Kuzey Makedonya, birçok kültür, dil ve dinin bir arada var olduğu, coğrafi konumunun da etkisiyle eşsiz bir etkileşim alanıdır. Vaziyetin, Osmanlı'dan tevarüs edilen millet sisteminin, toplulukların kendi kimliklerini muhafaza ederek bir arada yaşayabilmelerinin tarih tecrübeli has bir örneği olduğunu vurgulamak gerekmektedir. Hıristiyanlarla barış içinde ve her türlü hakları anayasal teminat altına alınarak yaşayan Müslümanlar, ülkelerinin huzuru, refahı ve kendi gelecekleri için var olmaya devam etmektedirler. Arnavutlar, Türkler, Boşnaklar, kök olarak Kuman-Kıpçak ve Peçenek bakiyyesi olan Torbeşler ve Romanlar, ülkenin kalabalık ve güçlü İslâm toplumunu meydana getirmektedirler.
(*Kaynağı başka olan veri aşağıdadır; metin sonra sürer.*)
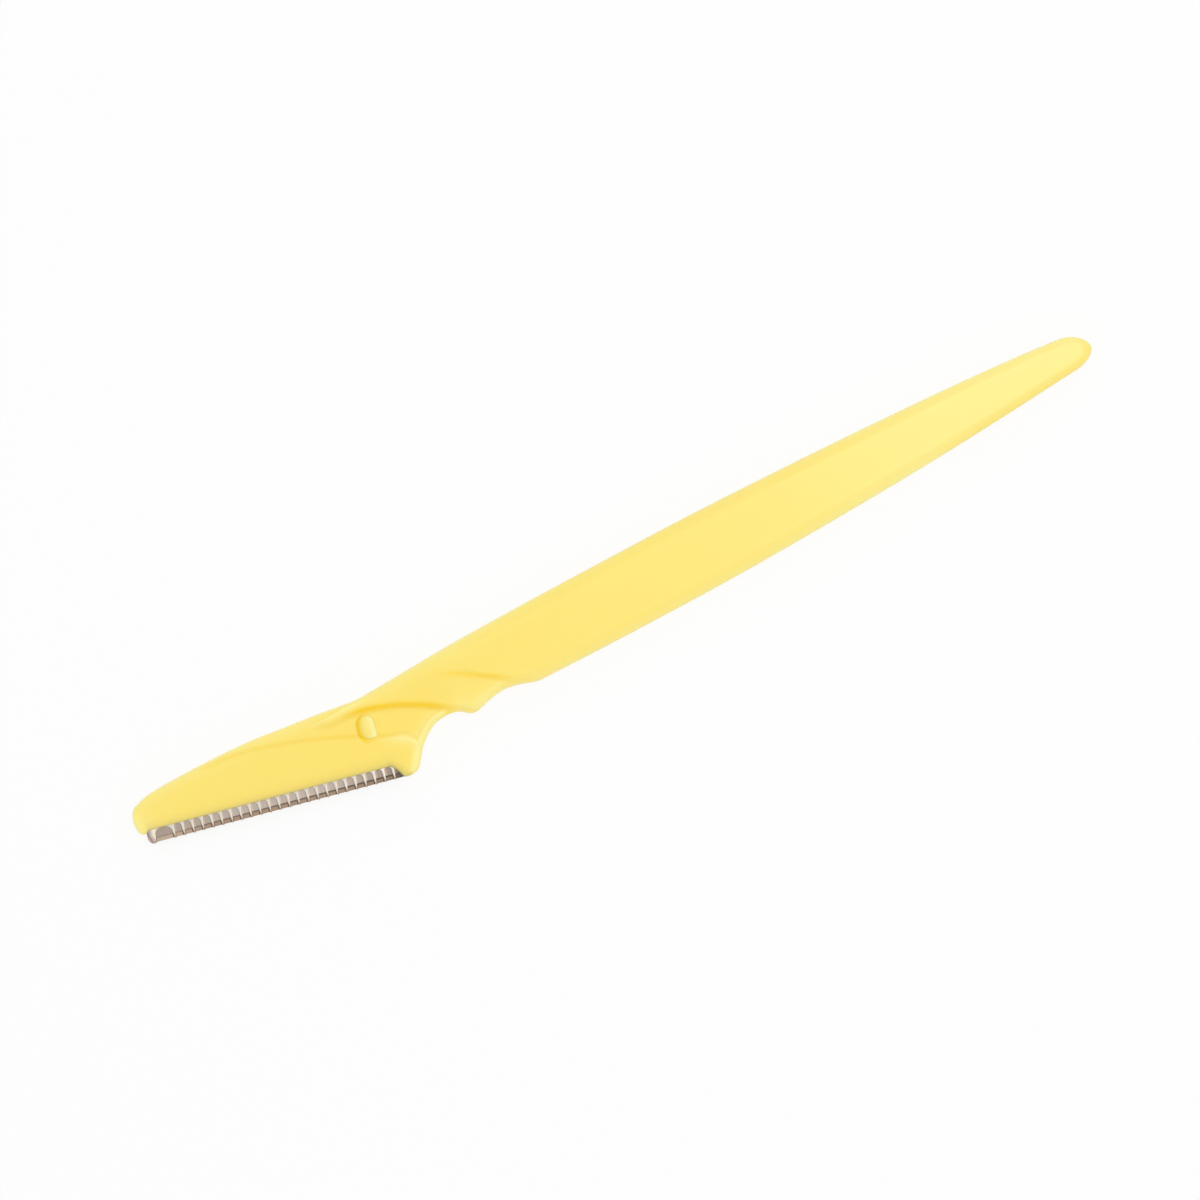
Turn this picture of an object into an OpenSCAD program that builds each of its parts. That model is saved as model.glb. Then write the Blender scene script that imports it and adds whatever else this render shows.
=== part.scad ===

Hasılı! Kuzey Makedonya devletine ve ülkenin temelini oluşturan Müslümanlara Türkiye'nin desteği büyüktür. Çünkü ânın heder edilmeye tahammülü yoktur! Kahire'de bir dostumuz, Hasan el-Bennâ merhumun: "İşimiz zamanımızdan çoktur." sözünü nakletmişti. Tam da bu işte! Hele biz/den ibaret Balkanlarda ve hele de Kuzey Makedonya'da.